A mature AI-enabled card authorization programme produces measurable improvement on false positive rate, fraud loss rate, and authorization rate simultaneously. The economic target for each of these should be set before any model is selected. A 1% improvement in false positive rate on a high-volume portfolio delivers material revenue recovery. A 1 basis point improvement in fraud detection on a large transaction book delivers $1 million annually. Setting those targets in advance, establishing the current baseline against which improvement will be measured, and assigning accountability for the outcome to a named business owner are the governance conditions that separate programmes that deliver from those that demonstrate.

The technology dimension

For most large retail banks, authorization runs on transaction management infrastructure on IBM Z, processing transactions through CICS, IMS, or equivalent transaction managers. The behavioural and account data that informs the authorization decision lives on the same platform. For these institutions, running AI inference on IBM Z via IBM Machine Learning for z/OS eliminates the off-platform latency entirely.
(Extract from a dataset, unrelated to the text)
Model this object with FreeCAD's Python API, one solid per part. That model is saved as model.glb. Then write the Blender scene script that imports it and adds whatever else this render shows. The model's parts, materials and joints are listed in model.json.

IBM benchmarks demonstrate up to 282,000 CICS credit card transactions per second with in-transaction fraud scoring at 4 milliseconds total response time, using the Telum on-chip AI accelerator. Models are developed in Python using standard frameworks, exported to ONNX format, and deployed to z/OS without data leaving the platform. For institutions not on IBM Z, the same business case applies with different infrastructure choices. The principle is the same: inference positioned close to the transaction, with access to the full behavioural data, within the window where the score can influence the decision.

Starting the conversation

The productive entry point for this conversation is diagnostic. Not what is your fraud loss rate, which is already known, but what proportion of the gap between current and achievable performance do you attribute to model quality, coverage, or inference positioning. Each leads to a different programme. Model quality improvement produces incremental gains within the currently scored population. Coverage expansion addresses gaps in the scored transaction set, with the economics varying significantly by segment. Inference positioning determines what both of the others can achieve within the time constraints of the authorization flow.

Most of the productive engagement I have seen begins with that diagnostic, not with a vendor demonstration. The bank already has the P&L. The value of the conversation is identifying which part of the gap is most efficiently closed first.